A century later, however, a national movement toward deinstitutionalization was afoot. With the proliferation of antipsychotic medication, proponents argued, it was now cheaper and more humane to care for the mentally ill where they lived.
In 1963, President Kennedy passed the Community Mental Health Centers Act, which strove to replace the by-then overgrown asylums with a more responsive network of behavioral health centers.
A goal of the mental health center movement then, as now, was to point would-be patients toward resources in the community and away from state-run hospitals, like Osawatomie.
Toward this end, SEKMHC — which serves a six-county area — performs roughly 850 individual screenings per year. Of those, about 40 percent are hospitalized.
And yet, as the number of evaluations is on the rise, state funding for mental health centers has dipped steadily since 2008.
In 1990, Kansas lawmakers passed the Mental Health Reform Act, which promised to adequately fund the state’s community resources.
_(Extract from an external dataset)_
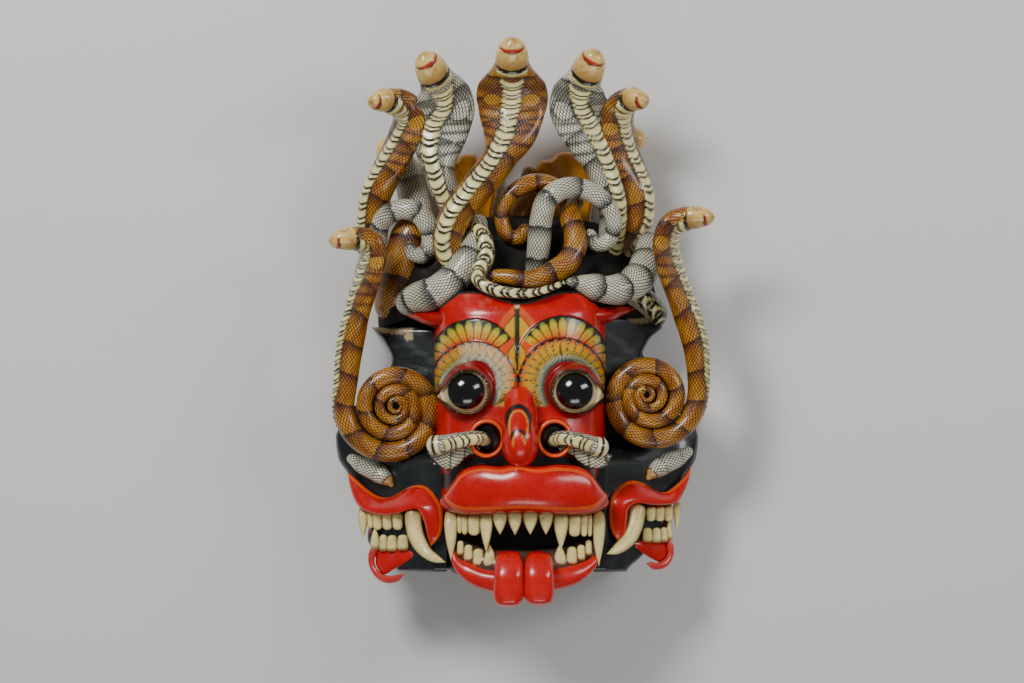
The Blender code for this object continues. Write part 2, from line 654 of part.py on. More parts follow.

Instead, according to the Kansas Mental Health Coalition, in the last six years, the state “has slashed its Mental Health Reform grants by 50 percent…relegating many individuals in crisis to emergency rooms and jails.”
“Still,” explained Wright, “we’re finding ways to keep 60 percent of our people in the community…by providing them with emergency psychiatric appointments, case management appointments, attendant care, whatever we can to keep them safe in the community — we’ll do that first.
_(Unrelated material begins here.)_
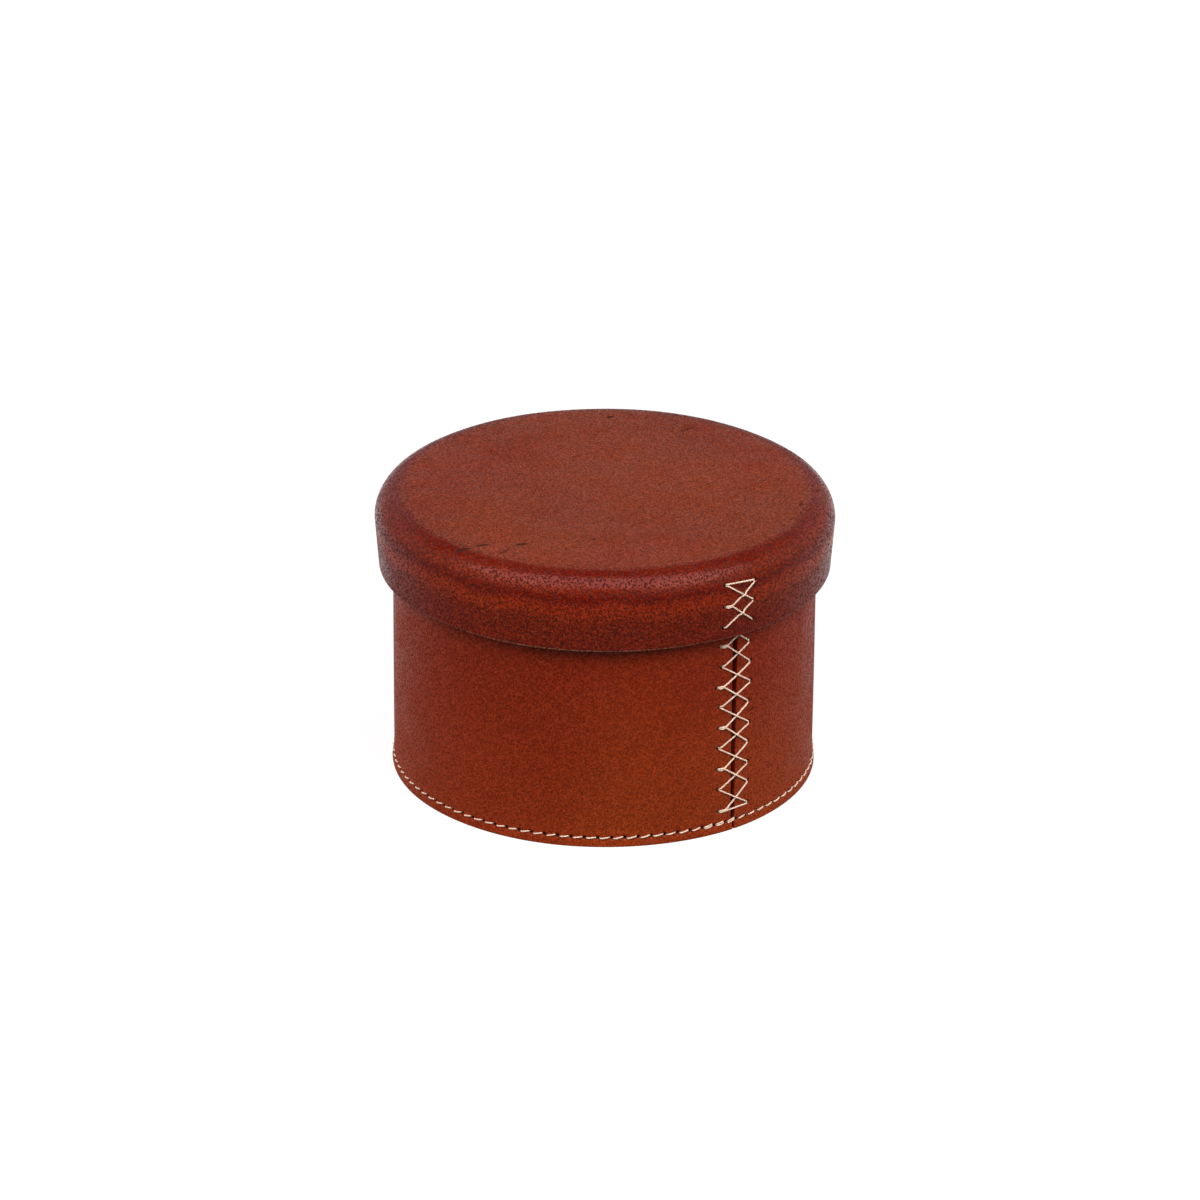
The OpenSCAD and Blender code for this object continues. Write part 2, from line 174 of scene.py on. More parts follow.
class Finish:
    """A material under construction, with short calls for the nodes that it uses."""

    def __init__(self, name):
        self.material = bpy.data.materials.new(name)
        self.material.use_nodes = True
        self.tree = self.material.node_tree
        self.shader = self.tree.nodes["Principled BSDF"]
        self.place = self.tree.nodes.new("ShaderNodeTexCoord").outputs["Object"]

    def put(self, socket, value):
        if isinstance(value, bpy.types.NodeSocket):
            self.tree.links.new(value, socket)
        else:
            socket.default_value = value

    def node(self, kind, *values, **settings):
        made = self.tree.nodes.new(kind)
        for name, setting in settings.items():
            setattr(made, name, setting)
        for socket, value in zip(made.inputs, values):
            if value is not None:
                self.put(socket, value)
        return made

    def math(self, operation, *values):
        return self.node("ShaderNodeMath", *values, operation=operation).outputs[0]

    def noise(self, vector, scale, detail=2.0, rough=0.5):
        made = self.node("ShaderNodeTexNoise")
        self.put(made.inputs["Vector"], vector)
        made.inputs["Scale"].default_value = scale
        made.inputs["Detail"].default_value = detail
        made.inputs["Roughness"].default_value = rough
        return made.outputs["Fac"]

    def cells(self, vector, scale, feature="F1"):
        made = self.node("ShaderNodeTexVoronoi", feature=feature)
        self.put(made.inputs["Vector"], vector)
        made.inputs["Scale"].default_value = scale
        return made

    def fade(self, value, low, high, start=0.0, end=1.0):
        made = self.node("ShaderNodeMapRange", interpolation_type="SMOOTHSTEP")
        for name, given in (("Value", value), ("From Min", low), ("From Max", high),
                            ("To Min", start), ("To Max", end)):
            self.put(made.inputs[name], given)
        return made.outputs["Result"]

    def ramp(self, value, *stops):
        made = self.node("ShaderNodeValToRGB", value)
        elements = made.color_ramp.elements
        while len(elements) < len(stops):
            elements.new(0.5)
        for element, (at, colour) in zip(elements, stops):
            element.position = at
            element.color = (*colour, 1)
        return made.outputs["Color"]

    def mix(self, share, first, second, blend="MIX"):
        made = self.node("ShaderNodeMix", data_type="RGBA", blend_type=blend)
        self.put(made.inputs["Factor"], share)
        for name, colour in (("A", first), ("B", second)):
            socket = [s for s in made.inputs if s.name == name and s.type == "RGBA"][0]
            self.put(socket, colour if isinstance(colour, bpy.types.NodeSocket) else (*colour, 1))
        return [s for s in made.outputs if s.type == "RGBA"][0]

    def moved(self, shift, turn=(0, 0, 0), scale=(1, 1, 1), kind="POINT"):
        made = self.node("ShaderNodeMapping", self.place, vector_type=kind)
        made.inputs["Location"].default_value = shift
        made.inputs["Rotation"].default_value = turn
        made.inputs["Scale"].default_value = scale
        return made.outputs["Vector"]

    def relief(self, height, depth, strength=1.0, under=None):
        made = self.node("ShaderNodeBump")
        made.inputs["Strength"].default_value = strength
        made.inputs["Distance"].default_value = depth
        self.put(made.inputs["Height"], height)
        if under is not None:
            self.put(made.inputs["Normal"], under)
        return made.outputs["Normal"]

    def finish(self, colour, rough, normal, **plain):
        self.put(self.shader.inputs["Base Color"], colour)
        self.put(self.shader.inputs["Roughness"], rough)
        if normal is not None:
            self.put(self.shader.inputs["Normal"], normal)
        for name, value in plain.items():
            self.shader.inputs[name.replace("_", " ")].default_value = value
        return self.material


def rgb(r, g, b):
    """A colour written as the eye reads it, 0 to 255, as the shader wants it."""
    return tuple((c / 255 / 12.92) if c <= 10 else ((c / 255 + 0.055) / 1.055) ** 2.4 for c in (r, g, b))


def wear(f, marks):
    """Old nicks and scratches, and faint darker streaks, each from one point to another, with its width and strength.
    """
    dark_marks = None
    for start, end, width, strength in marks:
        start, end = Vector(start) * MM, Vector(end) * MM
        along = (end - start).normalized()
        flat = start.z > LID_TOP - 2 * MM
        outward = Vector((0, 0, 1)) if flat else Vector((start.x, start.y, 0)).normalized()
        side = outward.cross(along).normalized()
        near = f.node("ShaderNodeMapping", f.place, vector_type="TEXTURE")
        near.inputs["Location"].default_value = (start + end) / 2
        near.inputs["Rotation"].default_value = Matrix((along, side, along.cross(side))).transposed().to_euler()
        near.inputs["Scale"].default_value = ((end - start).length / 2 + 0.3 * MM, width * MM * (1.0 if flat else 0.7),
                                              1.5 * MM)
        reach = f.node("ShaderNodeVectorMath", near.outputs[0], operation="LENGTH").outputs["Value"]
        mark = f.fade(reach, 0.4, 1.2, strength * 0.9, 0.0)
        dark_marks = mark if dark_marks is None else f.math("MAXIMUM", dark_marks, mark)
    return dark_marks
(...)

“But there are going to be those people, who, even if we did all of that, we can’t keep them or those around them safe. There is a limit to what we can do in the community. I think we have to accept as a society that there will always be a need for a certain number of inpatient beds. And I think with the reduction [at Osawatomie], that number is too low to meet the need.”
According to a report by KHI News Service, Applewood, which cares for individuals with severe and persistent mental illness — and often serves as a transition point for patients leaving Osawatomie — recently received word from the state that its reimbursement would suffer a cut of about $7,000 a month.
The mental health nursing facility, one of 11 of its kind in the state, and the only in southeast Kansas, made the determination that it could no longer afford to operate, and is now in the process of finding new community-based facilities for residents ranging in age from 24 to 77.
“We just got tired of seeing our expenses go up and our reimbursement go down,” said Mary Harding, one of the facility’s four co-owners.
Of the many discharged from Applewood, some will find placement in another, similar nursing facility (the next closest is in Paola). But many of these facilities, too, are at maximum capacity.
“Some may go to a regular nursing home,” said Wright. “But for a lot of those people who go from a [mental health nursing facility] to a regular nursing home, they don’t get the mental health care they once had. So inevitably a lot of these people will not fare well, and will get sent back to Osawatomie State Hospital, which, again, is itself currently full.
“It’s a vicious cycle.”
“It is our duty to make sure our people are taken care of. That’s why we have mental health centers. That’s why we have state hospitals. Those hospitals are obligated to the care and treatment of the citizens in the state. If we can’t help those citizens in their time of need, what are we doing?”
And while the overwhelming majority of individuals with mental illness are non-violent, there are some — often the candidates for Osawatomie — whose illness expresses itself violently. Murphy recalled responding recently to one individual whose delusional speech was punctuated by his firing a gun into the air.
“This is a problem waiting for a place to happen,” reflected the sheriff. “Somebody is going to get hurt. And I just don’t think our legislators are seeing that it’s an issue. So often some tragedy has to happen before something gets fixed. Why?”